To do:
From the entries below, please gather each line containing the string "pose".

(Object data in JSON)
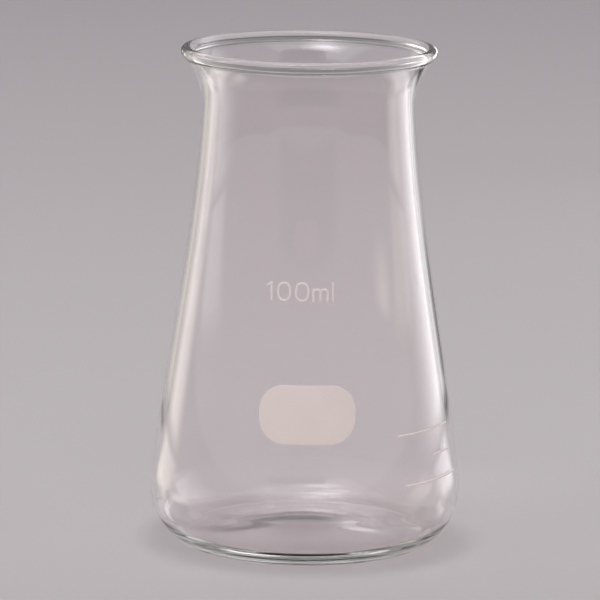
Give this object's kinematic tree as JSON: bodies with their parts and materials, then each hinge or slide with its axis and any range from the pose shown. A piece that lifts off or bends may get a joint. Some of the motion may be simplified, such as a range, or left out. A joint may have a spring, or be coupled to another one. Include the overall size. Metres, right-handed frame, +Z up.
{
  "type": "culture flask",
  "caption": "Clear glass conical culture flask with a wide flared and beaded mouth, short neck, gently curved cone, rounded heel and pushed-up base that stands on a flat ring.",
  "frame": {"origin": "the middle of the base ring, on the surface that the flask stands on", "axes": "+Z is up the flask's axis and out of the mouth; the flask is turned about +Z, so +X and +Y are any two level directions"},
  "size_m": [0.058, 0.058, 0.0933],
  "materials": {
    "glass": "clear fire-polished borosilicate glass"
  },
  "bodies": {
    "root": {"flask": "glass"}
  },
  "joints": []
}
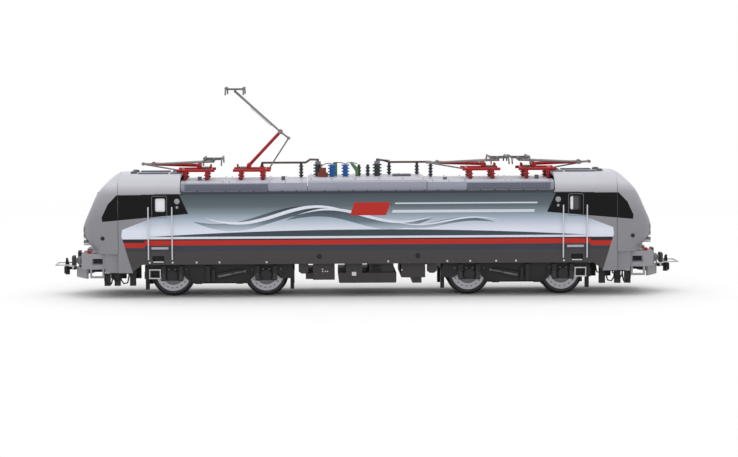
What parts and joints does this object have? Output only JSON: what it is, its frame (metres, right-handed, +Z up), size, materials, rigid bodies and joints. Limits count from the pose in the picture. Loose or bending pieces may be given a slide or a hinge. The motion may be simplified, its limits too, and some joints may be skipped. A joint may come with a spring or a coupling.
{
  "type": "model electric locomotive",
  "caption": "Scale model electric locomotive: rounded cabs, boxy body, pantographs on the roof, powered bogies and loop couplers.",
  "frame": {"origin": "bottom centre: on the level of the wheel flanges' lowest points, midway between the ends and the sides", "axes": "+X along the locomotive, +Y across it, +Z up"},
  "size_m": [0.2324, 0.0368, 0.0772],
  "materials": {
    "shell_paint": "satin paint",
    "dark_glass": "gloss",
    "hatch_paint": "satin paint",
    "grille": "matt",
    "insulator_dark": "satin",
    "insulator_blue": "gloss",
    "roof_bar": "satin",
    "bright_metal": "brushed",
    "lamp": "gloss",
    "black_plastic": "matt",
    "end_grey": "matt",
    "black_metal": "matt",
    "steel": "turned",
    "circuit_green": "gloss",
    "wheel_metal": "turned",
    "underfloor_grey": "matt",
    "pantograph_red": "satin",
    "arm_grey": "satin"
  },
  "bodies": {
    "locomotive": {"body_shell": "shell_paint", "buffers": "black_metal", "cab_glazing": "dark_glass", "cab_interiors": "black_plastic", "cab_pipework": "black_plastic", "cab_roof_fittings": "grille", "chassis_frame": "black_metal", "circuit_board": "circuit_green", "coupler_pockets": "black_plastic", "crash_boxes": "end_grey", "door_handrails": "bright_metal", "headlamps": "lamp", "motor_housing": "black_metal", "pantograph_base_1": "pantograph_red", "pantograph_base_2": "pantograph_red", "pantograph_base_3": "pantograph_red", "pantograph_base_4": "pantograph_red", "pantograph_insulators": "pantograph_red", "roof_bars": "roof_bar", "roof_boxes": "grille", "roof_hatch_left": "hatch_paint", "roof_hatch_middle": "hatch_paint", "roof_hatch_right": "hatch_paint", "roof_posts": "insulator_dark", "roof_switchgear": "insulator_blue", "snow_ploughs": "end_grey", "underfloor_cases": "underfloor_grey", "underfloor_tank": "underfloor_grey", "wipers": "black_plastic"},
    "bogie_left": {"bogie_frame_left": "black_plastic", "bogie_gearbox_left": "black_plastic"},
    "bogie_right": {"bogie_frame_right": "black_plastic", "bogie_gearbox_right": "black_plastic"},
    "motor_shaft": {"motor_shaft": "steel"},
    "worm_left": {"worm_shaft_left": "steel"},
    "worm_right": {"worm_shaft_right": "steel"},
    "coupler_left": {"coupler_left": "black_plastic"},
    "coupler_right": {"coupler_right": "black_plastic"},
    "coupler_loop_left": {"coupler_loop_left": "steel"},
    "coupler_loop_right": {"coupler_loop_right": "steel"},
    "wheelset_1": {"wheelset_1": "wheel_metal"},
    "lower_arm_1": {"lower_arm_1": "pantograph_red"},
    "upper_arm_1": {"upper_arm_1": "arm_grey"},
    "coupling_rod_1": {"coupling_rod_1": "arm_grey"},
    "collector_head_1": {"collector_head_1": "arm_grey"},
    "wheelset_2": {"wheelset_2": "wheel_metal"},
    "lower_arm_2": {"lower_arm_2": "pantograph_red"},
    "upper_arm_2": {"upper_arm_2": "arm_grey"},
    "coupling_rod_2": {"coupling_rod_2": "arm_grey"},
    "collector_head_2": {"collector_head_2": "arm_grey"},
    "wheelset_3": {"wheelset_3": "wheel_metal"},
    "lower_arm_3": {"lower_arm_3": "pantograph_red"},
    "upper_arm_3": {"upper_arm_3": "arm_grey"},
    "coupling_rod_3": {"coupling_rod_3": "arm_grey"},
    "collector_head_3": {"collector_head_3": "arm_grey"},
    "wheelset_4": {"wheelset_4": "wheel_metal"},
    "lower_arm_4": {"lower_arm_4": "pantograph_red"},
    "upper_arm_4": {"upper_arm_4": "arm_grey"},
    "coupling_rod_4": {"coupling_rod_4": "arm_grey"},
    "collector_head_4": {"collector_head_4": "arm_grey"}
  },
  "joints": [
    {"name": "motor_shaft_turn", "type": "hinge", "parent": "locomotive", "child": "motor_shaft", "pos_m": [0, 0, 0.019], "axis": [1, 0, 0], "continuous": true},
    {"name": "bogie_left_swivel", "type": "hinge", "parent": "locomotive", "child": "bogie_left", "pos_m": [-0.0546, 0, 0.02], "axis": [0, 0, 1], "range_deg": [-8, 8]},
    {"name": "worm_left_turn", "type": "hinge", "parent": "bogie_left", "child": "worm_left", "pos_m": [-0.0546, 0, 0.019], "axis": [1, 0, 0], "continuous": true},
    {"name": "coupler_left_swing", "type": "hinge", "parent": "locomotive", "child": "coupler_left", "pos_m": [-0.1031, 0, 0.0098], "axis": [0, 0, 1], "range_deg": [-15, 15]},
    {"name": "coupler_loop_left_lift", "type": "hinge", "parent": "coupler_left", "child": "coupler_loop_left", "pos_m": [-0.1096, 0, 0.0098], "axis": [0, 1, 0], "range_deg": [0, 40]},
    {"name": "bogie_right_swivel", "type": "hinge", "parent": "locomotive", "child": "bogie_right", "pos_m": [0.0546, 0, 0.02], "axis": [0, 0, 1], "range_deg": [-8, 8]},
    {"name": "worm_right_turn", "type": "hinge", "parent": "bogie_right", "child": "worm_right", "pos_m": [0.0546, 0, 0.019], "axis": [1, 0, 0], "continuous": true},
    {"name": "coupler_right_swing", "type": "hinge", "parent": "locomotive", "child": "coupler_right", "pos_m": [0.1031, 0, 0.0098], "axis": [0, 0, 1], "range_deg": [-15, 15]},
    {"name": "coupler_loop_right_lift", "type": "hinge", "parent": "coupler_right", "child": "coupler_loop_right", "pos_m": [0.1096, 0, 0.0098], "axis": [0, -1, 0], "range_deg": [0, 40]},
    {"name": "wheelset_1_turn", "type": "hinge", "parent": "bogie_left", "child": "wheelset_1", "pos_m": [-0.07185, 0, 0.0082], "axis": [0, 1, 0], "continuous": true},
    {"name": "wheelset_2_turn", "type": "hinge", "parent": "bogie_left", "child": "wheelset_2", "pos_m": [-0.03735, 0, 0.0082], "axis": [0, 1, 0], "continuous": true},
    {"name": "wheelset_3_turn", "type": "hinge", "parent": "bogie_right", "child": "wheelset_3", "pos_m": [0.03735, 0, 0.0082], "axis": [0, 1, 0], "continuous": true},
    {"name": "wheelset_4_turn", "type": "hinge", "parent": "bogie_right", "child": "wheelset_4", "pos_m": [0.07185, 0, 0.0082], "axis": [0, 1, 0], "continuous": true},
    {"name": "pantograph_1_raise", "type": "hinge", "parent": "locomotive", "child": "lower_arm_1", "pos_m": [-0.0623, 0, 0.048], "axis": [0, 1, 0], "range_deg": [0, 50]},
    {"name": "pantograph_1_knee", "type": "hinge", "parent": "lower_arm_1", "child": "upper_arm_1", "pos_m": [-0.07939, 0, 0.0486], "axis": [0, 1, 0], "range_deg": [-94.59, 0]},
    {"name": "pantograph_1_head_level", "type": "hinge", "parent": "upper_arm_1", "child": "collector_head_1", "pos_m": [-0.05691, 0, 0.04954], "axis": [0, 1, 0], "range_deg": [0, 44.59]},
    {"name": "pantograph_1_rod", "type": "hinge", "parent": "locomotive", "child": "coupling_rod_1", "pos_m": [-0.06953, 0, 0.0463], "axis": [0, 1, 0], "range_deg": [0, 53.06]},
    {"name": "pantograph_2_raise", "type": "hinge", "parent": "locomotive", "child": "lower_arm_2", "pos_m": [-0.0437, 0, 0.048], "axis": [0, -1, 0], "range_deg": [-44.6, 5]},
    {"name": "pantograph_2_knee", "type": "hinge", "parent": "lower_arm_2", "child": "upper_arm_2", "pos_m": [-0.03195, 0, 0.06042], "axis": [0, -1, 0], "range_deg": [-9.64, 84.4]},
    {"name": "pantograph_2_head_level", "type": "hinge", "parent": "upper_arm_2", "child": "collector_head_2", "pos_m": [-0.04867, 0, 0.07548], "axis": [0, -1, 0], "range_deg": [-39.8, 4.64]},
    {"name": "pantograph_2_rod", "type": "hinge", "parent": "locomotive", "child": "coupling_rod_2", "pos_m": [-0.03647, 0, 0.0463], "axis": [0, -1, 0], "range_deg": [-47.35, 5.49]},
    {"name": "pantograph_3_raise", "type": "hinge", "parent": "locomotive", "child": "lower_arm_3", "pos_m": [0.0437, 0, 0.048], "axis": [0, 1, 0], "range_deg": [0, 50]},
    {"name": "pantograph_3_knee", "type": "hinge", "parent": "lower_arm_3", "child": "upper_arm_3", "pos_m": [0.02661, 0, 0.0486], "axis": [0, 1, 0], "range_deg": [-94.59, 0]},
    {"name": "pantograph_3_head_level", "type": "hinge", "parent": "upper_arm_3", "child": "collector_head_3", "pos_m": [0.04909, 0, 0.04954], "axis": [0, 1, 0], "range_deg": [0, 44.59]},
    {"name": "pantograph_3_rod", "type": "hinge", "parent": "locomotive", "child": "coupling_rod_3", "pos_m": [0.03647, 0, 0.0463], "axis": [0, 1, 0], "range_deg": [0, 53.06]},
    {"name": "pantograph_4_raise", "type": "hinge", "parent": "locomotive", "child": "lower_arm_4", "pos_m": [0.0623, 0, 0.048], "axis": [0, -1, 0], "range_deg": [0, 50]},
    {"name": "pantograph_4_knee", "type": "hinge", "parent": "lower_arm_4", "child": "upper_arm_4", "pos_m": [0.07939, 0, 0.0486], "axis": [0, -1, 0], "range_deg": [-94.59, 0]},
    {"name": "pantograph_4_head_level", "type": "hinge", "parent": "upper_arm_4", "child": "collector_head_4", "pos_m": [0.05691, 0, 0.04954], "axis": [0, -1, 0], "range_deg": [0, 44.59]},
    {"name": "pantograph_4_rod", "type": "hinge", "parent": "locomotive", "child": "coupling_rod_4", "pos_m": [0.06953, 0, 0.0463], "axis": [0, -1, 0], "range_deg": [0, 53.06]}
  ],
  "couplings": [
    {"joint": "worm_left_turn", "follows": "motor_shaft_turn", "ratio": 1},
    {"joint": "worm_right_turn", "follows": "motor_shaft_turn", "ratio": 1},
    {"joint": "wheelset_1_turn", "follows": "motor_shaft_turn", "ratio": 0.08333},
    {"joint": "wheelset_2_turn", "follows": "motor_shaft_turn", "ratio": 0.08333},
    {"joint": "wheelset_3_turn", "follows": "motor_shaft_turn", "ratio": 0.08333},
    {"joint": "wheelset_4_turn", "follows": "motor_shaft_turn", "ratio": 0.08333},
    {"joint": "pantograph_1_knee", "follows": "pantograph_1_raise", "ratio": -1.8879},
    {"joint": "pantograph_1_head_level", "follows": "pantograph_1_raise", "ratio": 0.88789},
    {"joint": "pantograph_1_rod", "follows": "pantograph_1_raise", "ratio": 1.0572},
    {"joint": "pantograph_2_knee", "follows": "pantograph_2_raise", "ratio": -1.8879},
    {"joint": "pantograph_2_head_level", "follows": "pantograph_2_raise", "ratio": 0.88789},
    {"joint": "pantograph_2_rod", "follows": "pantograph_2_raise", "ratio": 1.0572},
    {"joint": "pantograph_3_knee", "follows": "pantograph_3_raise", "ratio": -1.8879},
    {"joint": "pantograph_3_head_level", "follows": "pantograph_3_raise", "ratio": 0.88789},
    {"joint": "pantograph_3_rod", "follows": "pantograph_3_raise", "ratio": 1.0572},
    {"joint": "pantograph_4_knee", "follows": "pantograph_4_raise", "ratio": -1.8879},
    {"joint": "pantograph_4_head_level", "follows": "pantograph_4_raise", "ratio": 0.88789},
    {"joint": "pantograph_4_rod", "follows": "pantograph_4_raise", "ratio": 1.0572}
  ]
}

Written answer:
Give this object's kinematic tree as JSON: bodies with their parts and materials, then each hinge or slide with its axis and any range from the pose shown. A piece that lifts off or bends may get a joint. Some of the motion may be simplified, such as a range, or left out. A joint may have a spring, or be coupled to another one. Include the overall size. Metres, right-handed frame, +Z up.
What parts and joints does this object have? Output only JSON: what it is, its frame (metres, right-handed, +Z up), size, materials, rigid bodies and joints. Limits count from the pose in the picture. Loose or bending pieces may be given a slide or a hinge. The motion may be simplified, its limits too, and some joints may be skipped. A joint may come with a spring or a coupling.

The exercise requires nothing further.